Anxieties about this aspect of the upcoming labour and birth can be experienced during the whole pregnancy. Survivors are often concerned about "triggers" causing events from their past to resurface through labour, birth and postpartum. During labour women tend to be concerned about being exposed to strangers, having their genitals touched by caregivers and being confined to bed. They are frequently concerned that the birth of the baby through the vagina will bring up memories of pain from their abusers and are worried about crying out in fear.

Here are some suggestions on how to assist childhood sexual abuse survivors during pregnancy:

Help her establish what is normal

Women who did not have mothers who were able to provide protection from their abusers, may lack awareness about personal boundaries and the role of a mother. They may be afraid that they too will be unable to protect their baby or may not have good boundaries in place to help keep their child safe. Normalizing these fears and providing education around early attachment, boundaries and self-care can help reduce a woman's anxiety and provide her with some tools. A woman whose mother was an abusive person in her life can have an even greater sense of bewilderment or concerns that she may not know how to care for her baby, and can present as ambivalent or highly agitated about the idea of becoming a mother. Patience, understanding and a referral to a good early parenting program, therapist or counsellor can assist her in making important community connections before the baby's birth.

Always ask permission to touch, using non-threatening language

Remember that, as a survivor, there was a time in her life when her body was used against her will, without consent neither asked nor given. It is important that she be able to articulate her consent and decline touch when she is not feeling safe. As her care provider, it is your obligation to follow her lead and not pressure her into procedures that she is not absolutely comfortable with, or else you risk causing her further harm.

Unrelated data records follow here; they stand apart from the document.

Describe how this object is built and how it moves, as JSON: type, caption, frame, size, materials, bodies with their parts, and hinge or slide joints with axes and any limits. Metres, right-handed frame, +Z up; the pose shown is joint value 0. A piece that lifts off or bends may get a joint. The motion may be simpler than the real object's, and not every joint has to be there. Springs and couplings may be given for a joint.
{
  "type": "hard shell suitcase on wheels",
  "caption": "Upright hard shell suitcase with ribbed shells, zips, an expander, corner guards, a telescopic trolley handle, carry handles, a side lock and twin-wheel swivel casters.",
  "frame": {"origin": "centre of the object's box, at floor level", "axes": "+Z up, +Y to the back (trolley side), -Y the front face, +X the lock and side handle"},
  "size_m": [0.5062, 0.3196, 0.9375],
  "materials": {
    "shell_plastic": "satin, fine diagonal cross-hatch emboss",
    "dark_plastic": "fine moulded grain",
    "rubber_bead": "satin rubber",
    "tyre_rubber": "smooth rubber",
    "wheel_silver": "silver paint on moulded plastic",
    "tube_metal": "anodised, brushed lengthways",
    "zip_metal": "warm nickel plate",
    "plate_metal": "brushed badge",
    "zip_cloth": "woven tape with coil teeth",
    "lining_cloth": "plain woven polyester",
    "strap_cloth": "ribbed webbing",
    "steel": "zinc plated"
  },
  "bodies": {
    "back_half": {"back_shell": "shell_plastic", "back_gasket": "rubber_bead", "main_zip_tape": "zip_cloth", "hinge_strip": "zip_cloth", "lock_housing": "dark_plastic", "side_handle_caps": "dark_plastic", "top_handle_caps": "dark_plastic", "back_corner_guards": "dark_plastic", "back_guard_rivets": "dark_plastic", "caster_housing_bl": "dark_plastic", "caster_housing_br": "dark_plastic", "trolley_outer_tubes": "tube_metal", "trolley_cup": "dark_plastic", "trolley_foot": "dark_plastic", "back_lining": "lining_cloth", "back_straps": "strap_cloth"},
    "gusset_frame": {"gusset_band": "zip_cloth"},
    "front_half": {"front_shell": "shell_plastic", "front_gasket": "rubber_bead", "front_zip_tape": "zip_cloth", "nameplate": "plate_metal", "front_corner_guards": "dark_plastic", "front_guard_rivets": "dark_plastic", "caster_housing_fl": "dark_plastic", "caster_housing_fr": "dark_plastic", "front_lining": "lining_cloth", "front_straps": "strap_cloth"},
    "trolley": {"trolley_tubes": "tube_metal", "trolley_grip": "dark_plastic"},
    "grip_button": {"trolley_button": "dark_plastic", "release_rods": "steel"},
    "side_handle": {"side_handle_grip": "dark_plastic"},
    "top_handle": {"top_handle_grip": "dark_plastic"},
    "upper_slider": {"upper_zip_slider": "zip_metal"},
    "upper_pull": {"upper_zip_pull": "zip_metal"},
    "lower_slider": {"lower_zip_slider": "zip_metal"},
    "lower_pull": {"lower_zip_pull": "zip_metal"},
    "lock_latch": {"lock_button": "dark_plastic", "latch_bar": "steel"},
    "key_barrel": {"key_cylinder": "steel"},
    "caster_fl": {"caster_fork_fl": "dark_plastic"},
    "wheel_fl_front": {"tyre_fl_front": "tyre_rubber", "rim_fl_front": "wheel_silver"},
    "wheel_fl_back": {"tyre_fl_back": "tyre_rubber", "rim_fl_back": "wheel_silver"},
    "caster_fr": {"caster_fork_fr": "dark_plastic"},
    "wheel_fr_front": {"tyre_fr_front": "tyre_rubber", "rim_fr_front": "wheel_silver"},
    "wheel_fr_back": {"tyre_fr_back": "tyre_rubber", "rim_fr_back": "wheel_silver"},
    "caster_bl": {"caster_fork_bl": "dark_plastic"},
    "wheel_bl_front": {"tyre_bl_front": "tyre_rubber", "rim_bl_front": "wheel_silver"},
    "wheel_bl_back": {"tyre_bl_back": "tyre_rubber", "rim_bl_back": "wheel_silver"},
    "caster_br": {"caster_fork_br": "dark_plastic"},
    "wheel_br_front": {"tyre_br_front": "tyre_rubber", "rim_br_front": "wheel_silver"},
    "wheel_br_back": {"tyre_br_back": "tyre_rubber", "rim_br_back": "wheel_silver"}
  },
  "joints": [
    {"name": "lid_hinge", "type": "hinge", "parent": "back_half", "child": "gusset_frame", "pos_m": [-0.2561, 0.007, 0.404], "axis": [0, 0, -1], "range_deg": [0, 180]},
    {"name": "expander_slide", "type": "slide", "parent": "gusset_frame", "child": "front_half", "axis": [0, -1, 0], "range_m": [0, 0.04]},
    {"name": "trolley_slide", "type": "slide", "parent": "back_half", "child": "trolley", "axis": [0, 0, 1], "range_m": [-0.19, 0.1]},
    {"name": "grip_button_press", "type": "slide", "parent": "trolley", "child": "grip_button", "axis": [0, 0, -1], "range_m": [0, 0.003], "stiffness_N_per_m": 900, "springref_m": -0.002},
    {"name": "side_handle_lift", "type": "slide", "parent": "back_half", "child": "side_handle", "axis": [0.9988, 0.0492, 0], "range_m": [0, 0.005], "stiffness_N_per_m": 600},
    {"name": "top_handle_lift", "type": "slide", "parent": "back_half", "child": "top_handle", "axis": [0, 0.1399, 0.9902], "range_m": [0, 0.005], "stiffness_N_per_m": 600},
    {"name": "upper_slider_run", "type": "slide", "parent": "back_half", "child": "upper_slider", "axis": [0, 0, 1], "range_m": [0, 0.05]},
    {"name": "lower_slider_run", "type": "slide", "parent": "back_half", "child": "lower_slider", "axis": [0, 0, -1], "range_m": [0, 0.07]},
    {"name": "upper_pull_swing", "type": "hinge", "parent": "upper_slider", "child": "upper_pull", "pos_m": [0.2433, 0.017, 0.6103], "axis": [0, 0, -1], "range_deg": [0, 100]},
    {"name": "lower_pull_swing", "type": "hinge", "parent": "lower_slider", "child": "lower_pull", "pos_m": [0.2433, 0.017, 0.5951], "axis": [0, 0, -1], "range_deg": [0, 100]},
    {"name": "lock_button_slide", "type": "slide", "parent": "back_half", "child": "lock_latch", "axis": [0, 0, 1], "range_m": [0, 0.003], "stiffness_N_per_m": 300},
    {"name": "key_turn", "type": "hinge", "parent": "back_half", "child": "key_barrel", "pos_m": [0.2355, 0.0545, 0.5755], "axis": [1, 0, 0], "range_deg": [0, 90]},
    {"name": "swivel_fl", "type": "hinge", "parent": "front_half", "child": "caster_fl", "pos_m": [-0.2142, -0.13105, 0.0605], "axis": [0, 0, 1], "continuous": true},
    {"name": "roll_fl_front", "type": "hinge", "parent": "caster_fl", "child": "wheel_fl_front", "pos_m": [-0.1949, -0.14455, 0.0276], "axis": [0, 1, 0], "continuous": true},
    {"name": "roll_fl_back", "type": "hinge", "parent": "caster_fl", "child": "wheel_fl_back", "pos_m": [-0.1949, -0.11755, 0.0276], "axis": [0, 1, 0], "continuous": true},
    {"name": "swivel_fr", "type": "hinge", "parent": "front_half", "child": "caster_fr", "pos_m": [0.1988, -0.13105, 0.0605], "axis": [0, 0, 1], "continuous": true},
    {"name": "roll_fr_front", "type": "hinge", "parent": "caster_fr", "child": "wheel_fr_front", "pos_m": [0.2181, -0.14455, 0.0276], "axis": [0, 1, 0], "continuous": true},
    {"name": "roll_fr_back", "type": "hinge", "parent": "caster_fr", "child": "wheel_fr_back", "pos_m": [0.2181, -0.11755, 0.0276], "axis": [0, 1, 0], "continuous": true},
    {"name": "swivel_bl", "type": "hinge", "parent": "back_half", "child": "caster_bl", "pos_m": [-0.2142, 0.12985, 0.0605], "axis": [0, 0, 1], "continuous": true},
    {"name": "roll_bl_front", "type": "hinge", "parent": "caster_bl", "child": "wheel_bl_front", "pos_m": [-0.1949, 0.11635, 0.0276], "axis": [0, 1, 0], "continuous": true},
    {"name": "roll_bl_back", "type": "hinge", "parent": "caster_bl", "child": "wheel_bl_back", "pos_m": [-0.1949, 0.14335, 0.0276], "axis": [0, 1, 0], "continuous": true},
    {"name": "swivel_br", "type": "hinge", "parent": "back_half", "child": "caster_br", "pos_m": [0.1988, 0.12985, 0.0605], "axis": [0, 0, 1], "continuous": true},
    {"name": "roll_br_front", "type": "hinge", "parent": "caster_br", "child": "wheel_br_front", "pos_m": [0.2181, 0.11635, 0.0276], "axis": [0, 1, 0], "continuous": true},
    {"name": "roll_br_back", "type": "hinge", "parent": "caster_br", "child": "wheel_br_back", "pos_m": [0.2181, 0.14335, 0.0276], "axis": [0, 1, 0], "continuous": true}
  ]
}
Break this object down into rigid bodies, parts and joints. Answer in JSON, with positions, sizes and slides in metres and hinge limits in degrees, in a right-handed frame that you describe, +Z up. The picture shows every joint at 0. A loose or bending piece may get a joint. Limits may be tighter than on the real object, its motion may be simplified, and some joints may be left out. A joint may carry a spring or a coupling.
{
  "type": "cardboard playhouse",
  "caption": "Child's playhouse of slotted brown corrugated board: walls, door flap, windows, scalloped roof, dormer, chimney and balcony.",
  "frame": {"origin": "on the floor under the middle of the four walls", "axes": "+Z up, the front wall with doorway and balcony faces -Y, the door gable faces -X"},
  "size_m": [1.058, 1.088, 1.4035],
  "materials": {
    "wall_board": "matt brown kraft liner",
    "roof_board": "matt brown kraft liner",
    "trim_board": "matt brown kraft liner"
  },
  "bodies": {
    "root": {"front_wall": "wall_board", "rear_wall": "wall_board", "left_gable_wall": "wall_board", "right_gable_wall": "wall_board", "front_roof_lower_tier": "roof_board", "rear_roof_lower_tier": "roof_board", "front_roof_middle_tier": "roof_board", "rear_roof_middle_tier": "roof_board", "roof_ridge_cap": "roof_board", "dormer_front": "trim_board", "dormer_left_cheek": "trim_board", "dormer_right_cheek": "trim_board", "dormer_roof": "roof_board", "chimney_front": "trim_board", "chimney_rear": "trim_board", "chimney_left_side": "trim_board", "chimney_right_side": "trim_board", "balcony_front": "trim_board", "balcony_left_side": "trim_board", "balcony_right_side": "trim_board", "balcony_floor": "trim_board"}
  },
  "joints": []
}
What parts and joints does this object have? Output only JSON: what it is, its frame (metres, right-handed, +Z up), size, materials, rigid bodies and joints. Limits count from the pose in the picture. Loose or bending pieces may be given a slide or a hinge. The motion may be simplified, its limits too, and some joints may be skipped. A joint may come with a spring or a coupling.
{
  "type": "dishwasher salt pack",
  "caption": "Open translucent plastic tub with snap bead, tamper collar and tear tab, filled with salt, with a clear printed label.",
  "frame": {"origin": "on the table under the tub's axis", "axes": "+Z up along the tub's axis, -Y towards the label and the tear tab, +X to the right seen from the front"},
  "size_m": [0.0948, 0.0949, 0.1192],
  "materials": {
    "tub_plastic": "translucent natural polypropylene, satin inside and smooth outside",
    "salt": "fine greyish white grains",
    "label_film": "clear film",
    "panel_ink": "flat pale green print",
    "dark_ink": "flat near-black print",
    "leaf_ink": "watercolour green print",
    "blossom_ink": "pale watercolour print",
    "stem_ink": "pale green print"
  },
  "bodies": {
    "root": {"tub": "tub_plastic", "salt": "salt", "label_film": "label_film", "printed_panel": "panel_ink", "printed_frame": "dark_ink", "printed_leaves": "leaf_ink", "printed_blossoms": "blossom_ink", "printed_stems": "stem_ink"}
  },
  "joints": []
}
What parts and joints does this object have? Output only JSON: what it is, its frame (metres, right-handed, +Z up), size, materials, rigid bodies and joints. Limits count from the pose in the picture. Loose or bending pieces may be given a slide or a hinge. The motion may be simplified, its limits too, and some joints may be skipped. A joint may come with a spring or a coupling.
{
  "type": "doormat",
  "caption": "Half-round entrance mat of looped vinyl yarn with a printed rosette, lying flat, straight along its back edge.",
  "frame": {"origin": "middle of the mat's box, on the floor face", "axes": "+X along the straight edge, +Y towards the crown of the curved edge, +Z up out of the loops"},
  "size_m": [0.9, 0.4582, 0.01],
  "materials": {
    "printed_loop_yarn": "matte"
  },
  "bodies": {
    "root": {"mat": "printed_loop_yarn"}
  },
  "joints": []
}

She may feel safer if there is another person present during physical exams and be in a reclining position rather than lying down for pelvic/cervical assessments.

Refer when necessary and follow up as needed

If working with survivors of childhood sexual abuse is outside your scope of practice, you should have a list of community services you can refer her to. These resources should be listed among other services, such as well-baby clinics, play groups etc., so that she is not taking something home specific to abuse if it is not safe or comfortable for her to do so. She should also have an idea as to follow-up support. If she is put on a waiting list for services, what can she do in the meantime if she needs to talk? Can she connect with you; will you call in a few days, weeks? What are the local crisis line numbers? If she is in a remote area, provide a 1-800 number to a provincial or national support line.

Believe her and listen...

Believe her and listen... this may be the only thing she needs to begin a path towards healing.